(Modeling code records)
╔══
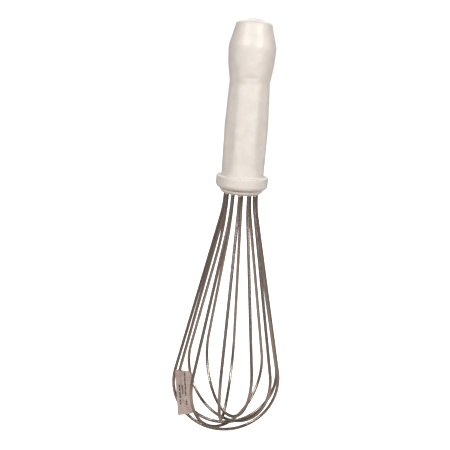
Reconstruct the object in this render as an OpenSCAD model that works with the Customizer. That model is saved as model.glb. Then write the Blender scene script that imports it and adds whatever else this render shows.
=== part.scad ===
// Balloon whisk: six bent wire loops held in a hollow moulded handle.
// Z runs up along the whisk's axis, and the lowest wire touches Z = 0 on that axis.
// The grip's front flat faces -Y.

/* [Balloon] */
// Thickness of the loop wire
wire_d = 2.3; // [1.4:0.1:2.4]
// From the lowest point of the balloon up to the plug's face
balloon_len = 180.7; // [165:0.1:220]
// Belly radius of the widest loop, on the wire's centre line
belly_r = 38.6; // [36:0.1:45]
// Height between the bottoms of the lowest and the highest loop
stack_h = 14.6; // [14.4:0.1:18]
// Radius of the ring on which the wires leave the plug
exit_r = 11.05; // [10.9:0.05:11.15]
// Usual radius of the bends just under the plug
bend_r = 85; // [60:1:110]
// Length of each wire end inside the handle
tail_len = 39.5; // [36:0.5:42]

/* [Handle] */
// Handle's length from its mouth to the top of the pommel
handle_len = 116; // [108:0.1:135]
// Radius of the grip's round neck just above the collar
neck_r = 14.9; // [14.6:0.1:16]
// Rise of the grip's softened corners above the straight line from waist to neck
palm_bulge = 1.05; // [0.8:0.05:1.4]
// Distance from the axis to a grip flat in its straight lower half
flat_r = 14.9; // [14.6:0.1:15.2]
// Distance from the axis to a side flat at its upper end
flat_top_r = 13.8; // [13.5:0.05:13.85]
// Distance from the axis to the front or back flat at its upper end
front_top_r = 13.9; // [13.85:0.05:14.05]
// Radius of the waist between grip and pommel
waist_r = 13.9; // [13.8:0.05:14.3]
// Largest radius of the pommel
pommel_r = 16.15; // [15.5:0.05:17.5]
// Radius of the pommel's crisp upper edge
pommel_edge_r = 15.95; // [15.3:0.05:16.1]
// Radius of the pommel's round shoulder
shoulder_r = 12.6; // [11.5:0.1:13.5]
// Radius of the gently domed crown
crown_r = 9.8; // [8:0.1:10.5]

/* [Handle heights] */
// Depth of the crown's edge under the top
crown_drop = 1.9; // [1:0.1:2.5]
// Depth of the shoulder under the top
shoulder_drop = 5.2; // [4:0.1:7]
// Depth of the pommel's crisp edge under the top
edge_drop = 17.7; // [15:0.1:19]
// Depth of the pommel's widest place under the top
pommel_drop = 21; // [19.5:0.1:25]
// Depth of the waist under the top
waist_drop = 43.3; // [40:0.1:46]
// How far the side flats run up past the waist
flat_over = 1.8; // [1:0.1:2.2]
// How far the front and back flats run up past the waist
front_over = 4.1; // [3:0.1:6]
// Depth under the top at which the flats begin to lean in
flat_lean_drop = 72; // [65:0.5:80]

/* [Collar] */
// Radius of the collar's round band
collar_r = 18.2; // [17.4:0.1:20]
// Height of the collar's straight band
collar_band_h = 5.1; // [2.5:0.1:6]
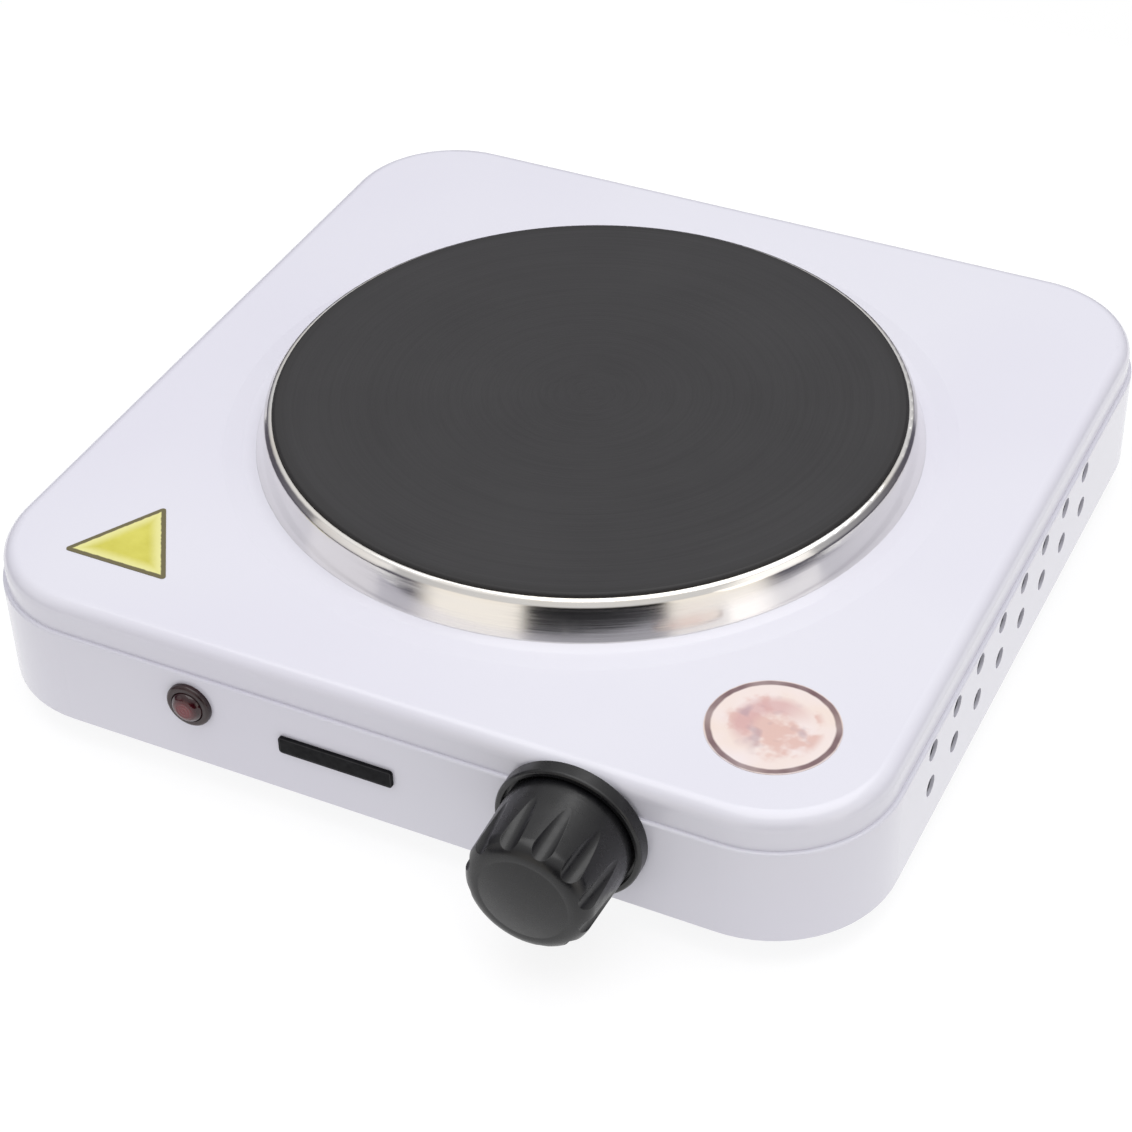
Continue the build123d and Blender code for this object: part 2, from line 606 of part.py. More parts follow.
╚══
### [What is expected]
Which lines contain the word "this"? Return each of them.

### [The answer]
Reconstruct the object in this render as an OpenSCAD model that works with the Customizer. That model is saved as model.glb. Then write the Blender scene script that imports it and adds whatever else this render shows.
Continue the build123d and Blender code for this object: part 2, from line 606 of part.py. More parts follow.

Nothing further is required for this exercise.